Merge interpolate_pos_encoding method in dinov2

This commit is contained in:
Talmaj Marinc 2026-05-19 12:03:51 +02:00
parent 2ba487e970
commit e26ba849e6

View File

@ -1,5 +1,3 @@
import math
import torch
import torch.nn.functional as F
@ -257,37 +255,6 @@ class Dino2Embeddings(torch.nn.Module):
else:
self.camera_token = None
def _interpolate_pos_encoding(self, x: torch.Tensor, h: int, w: int) -> torch.Tensor:
previous_dtype = x.dtype
npatch = x.shape[1] - 1
N = self.position_embeddings.shape[1] - 1
pos_embed = comfy.model_management.cast_to_device(self.position_embeddings, x.device, x.dtype).float()
if npatch == N and w == h:
return pos_embed
class_pos_embed = pos_embed[:, 0]
patch_pos_embed = pos_embed[:, 1:]
dim = x.shape[-1]
ph = h // self.patch_size # patch grid height
pw = w // self.patch_size # patch grid width
M = int(math.sqrt(N))
assert N == M * M
# Historical 0.1 offset preserves bicubic resample compatibility with
# the original DINOv2 release; see the upstream PR for context.
# ``scale_factor`` is interpreted as (height_scale, width_scale) by
# ``F.interpolate`` so we must put the height scale FIRST. Earlier
# revisions of this function had it swapped which only worked for
# square inputs (e.g.
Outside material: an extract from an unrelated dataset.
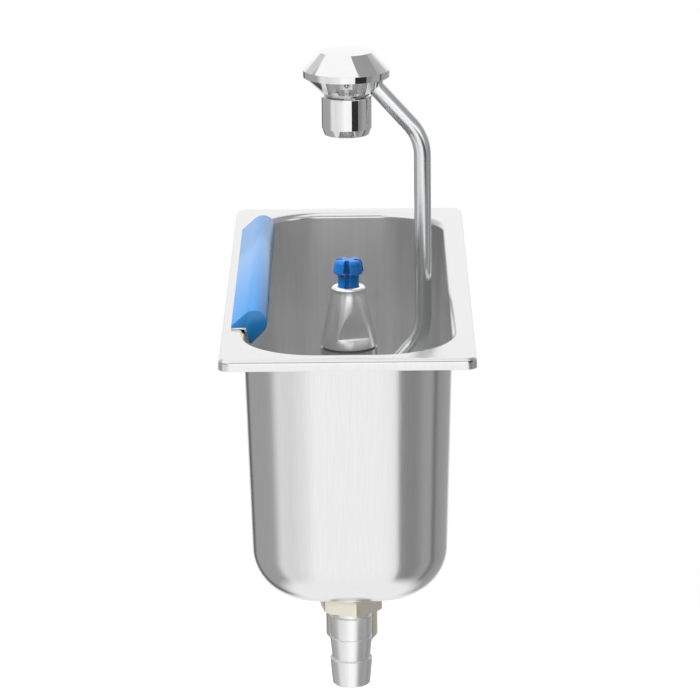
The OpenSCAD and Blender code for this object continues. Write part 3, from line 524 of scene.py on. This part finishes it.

CLIP-vision square crops); non-square inputs
# like DA3-Small / DA3-Base multi-view paths exposed the bug.
sh = float(ph + 0.1) / M
sw = float(pw + 0.1) / M
patch_pos_embed = F.interpolate(
patch_pos_embed.reshape(1, M, M, dim).permute(0, 3, 1, 2),
scale_factor=(sh, sw), mode="bicubic", antialias=False,
)
assert (ph, pw) == patch_pos_embed.shape[-2:]
patch_pos_embed = patch_pos_embed.permute(0, 2, 3, 1).view(1, -1, dim)
return torch.cat((class_pos_embed.unsqueeze(0), patch_pos_embed), dim=1).to(previous_dtype)
def interpolate_pos_encoding(self, x, h_pixels, w_pixels):
pos_embed = comfy.model_management.cast_to_device(self.position_embeddings, x.device, torch.float32)
@ -295,12 +262,22 @@ class Dino2Embeddings(torch.nn.Module):
patch_pos = pos_embed[:, 1:]
N = patch_pos.shape[1]
M = int(N ** 0.5)
assert N == M * M, f"DINOv2 position grid must be square, got N={N} patches (sqrt={M})"
h0 = h_pixels // self.patch_size
w0 = w_pixels // self.patch_size
scale_factor = ((h0 + 0.1) / M, (w0 + 0.1) / M) # +0.1 matches upstream DINOv2's FP-rounding workaround so the interpolate output size lands on (h0, w0).
# +0.1 matches upstream DINOv2's FP-rounding workaround so the interpolate output size lands on (h0, w0).
# scale_factor is (height_scale, width_scale) -- height MUST come first;
# swapping these only happens to work for square inputs and breaks
# non-square paths like DA3-Small / DA3-Base multi-view.
scale_factor = ((h0 + 0.1) / M, (w0 + 0.1) / M)
patch_pos = patch_pos.reshape(1, M, M, -1).permute(0, 3, 1, 2)
patch_pos = torch.nn.functional.interpolate(patch_pos, scale_factor=scale_factor, mode="bicubic", antialias=False)
assert (h0, w0) == patch_pos.shape[-2:], (
f"Interpolated pos-embed grid {tuple(patch_pos.shape[-2:])} does not match "
f"target patch grid ({h0}, {w0}) for input {h_pixels}x{w_pixels} (patch_size={self.patch_size}); "
f"check scale_factor axis order and +0.1 rounding workaround"
)
patch_pos = patch_pos.permute(0, 2, 3, 1).flatten(1, 2)
return torch.cat((class_pos, patch_pos), dim=1).to(x.dtype)